HVS: Wharton’s house is currently full of women, and yesterday was International Women’s Day; what advice do you have for contemporary women pursuing a career in writing?
SM: “This is very personal, but I feel very lucky that I was a single mom for a long time — and I have had a lot of other jobs — but I was always writing. I didn’t publish [a novel] until I was 46. One of the things that made that possible for me is that I wasn’t thinking in careerist terms — when I would get published — I just thought I would always write. And then I began to feel that what I was writing, someone else should be reading. And so I started to think about getting published, but it took me a long time. That gave me space and time to get as good as I wanted to be before anyone looked at anything. And it was an advantage, for me, not to look at it as a career but a thing I loved doing — period. And to let [getting published] be secondary to your own sense of deep accomplishment.
PP: What I would say to any aspiring writer is to find that story that you have to tell before you die — if you were to die tomorrow, that you’d want to get out there — and do all you can to learn the craft, to figure out the best way to tell that story, and then worry about the other things after. Get that story down and out there — the one you are dying to tell because only you can tell it.

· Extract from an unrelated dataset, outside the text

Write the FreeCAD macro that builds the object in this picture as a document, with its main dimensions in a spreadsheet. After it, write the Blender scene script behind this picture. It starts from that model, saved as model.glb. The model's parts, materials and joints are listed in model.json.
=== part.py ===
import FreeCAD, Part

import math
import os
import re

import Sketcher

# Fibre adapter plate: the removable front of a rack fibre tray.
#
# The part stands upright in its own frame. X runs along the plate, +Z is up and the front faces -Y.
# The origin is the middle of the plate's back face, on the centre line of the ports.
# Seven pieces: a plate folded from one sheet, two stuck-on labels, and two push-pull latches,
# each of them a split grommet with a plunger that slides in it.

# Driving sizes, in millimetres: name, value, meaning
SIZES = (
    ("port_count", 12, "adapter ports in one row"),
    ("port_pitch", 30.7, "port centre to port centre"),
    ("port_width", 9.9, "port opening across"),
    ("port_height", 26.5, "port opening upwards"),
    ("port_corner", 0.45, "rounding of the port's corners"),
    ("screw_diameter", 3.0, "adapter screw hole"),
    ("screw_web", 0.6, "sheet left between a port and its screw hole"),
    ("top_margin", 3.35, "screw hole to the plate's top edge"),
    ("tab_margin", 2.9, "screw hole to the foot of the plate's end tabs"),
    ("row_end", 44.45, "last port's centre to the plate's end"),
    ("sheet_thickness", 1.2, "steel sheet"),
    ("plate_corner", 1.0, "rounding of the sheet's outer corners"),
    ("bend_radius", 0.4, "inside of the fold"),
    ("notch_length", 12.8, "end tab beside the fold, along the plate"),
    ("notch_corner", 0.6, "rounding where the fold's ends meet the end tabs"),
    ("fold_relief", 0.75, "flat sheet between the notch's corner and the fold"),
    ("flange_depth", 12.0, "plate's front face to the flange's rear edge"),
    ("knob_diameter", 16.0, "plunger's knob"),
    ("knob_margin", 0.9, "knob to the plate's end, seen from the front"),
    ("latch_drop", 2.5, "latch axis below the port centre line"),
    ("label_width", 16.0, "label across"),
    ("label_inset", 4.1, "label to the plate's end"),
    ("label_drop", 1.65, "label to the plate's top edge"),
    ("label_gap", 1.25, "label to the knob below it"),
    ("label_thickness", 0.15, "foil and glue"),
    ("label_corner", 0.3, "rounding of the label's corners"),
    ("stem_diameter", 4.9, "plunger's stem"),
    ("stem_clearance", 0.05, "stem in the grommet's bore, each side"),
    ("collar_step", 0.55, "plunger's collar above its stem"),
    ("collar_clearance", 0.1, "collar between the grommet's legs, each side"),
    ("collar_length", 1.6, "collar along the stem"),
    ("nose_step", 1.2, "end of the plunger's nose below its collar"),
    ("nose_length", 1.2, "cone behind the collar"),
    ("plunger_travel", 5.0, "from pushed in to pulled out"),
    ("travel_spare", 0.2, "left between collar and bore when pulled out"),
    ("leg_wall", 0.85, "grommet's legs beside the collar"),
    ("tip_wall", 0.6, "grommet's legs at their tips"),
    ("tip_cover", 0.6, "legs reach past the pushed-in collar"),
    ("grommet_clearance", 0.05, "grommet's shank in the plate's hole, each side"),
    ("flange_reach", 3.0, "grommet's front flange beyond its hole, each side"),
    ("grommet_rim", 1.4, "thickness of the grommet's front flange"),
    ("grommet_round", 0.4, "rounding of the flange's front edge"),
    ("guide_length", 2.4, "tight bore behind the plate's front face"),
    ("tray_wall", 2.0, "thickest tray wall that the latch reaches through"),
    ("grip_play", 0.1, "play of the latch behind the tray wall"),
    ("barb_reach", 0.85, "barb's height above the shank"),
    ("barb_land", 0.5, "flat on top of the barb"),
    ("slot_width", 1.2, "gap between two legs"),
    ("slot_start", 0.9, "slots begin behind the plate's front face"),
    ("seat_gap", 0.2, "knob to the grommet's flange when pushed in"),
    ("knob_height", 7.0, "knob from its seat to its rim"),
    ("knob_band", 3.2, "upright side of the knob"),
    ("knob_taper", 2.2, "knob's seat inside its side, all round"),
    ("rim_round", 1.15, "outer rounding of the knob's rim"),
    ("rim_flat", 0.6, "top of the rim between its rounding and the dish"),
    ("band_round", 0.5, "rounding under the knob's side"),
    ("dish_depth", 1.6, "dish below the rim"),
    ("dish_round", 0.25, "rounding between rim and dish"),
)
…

DT: I would encourage [young women] to read their predecessors. One of the ways that women derive self-value is through being told they are not like other women, and it’s actually incredibly liberating — and takes a lot of pressure off the individual to be an exceptional woman — when you realize there have always been women doing this. You have Afra Behn, you have Jane Austen inventing free and direct discourse; there are just so many writers you can go back and discover, and Wharton is one of them. Learn that history. It turns out you have more to gain than to lose by learning that you are not going to be the first female genius on Earth. But I would also say you belong here; don’t forget that you belong here. Don’t feel like an intruder or an imposter; women have been here the whole time. And even if their legacy is constantly erased … they are there. You have a tradition; draw strength from that.”